● **AIM OF THE EXERCISE**
Output the lines that follow exactly as they are.

● **DATASET EXTRACT**
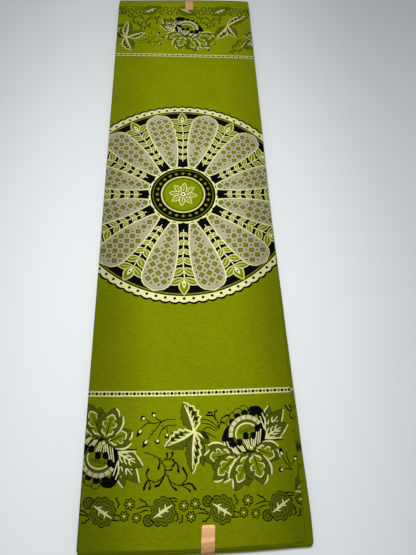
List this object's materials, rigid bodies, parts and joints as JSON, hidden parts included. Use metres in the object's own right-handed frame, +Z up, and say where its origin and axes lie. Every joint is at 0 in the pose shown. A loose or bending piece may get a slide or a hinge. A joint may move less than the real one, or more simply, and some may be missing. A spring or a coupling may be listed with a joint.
{
  "type": "folded printed cotton wrap cloth",
  "caption": "Printed cotton wrap cloth, folded lengthwise into a long flat strip, with floral borders, a round medallion and a foil band over each end.",
  "frame": {"origin": "middle of the underside, under the middle of the folded strip's box", "axes": "+Y along the strip from the near end to the far end, +X to its right, +Z up through the layers"},
  "size_m": [0.3224, 1.1704, 0.0129],
  "materials": {
    "printed_cotton": "plain-woven cotton, printed, lightly starched, soft sheen",
    "cotton_layers": "the same cotton seen at its folds and selvedges",
    "copper_foil": "copper-coloured metallic foil strip, smooth and glossy"
  },
  "bodies": {
    "root": {"outer_wrap": "printed_cotton", "folded_layers": "cotton_layers", "near_band": "copper_foil", "far_band": "copper_foil"}
  },
  "joints": []
}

● **SOLUTION**
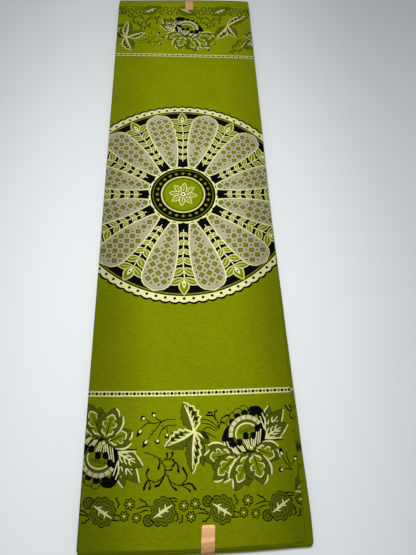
List this object's materials, rigid bodies, parts and joints as JSON, hidden parts included. Use metres in the object's own right-handed frame, +Z up, and say where its origin and axes lie. Every joint is at 0 in the pose shown. A loose or bending piece may get a slide or a hinge. A joint may move less than the real one, or more simply, and some may be missing. A spring or a coupling may be listed with a joint.
{
  "type": "folded printed cotton wrap cloth",
  "caption": "Printed cotton wrap cloth, folded lengthwise into a long flat strip, with floral borders, a round medallion and a foil band over each end.",
  "frame": {"origin": "middle of the underside, under the middle of the folded strip's box", "axes": "+Y along the strip from the near end to the far end, +X to its right, +Z up through the layers"},
  "size_m": [0.3224, 1.1704, 0.0129],
  "materials": {
    "printed_cotton": "plain-woven cotton, printed, lightly starched, soft sheen",
    "cotton_layers": "the same cotton seen at its folds and selvedges",
    "copper_foil": "copper-coloured metallic foil strip, smooth and glossy"
  },
  "bodies": {
    "root": {"outer_wrap": "printed_cotton", "folded_layers": "cotton_layers", "near_band": "copper_foil", "far_band": "copper_foil"}
  },
  "joints": []
}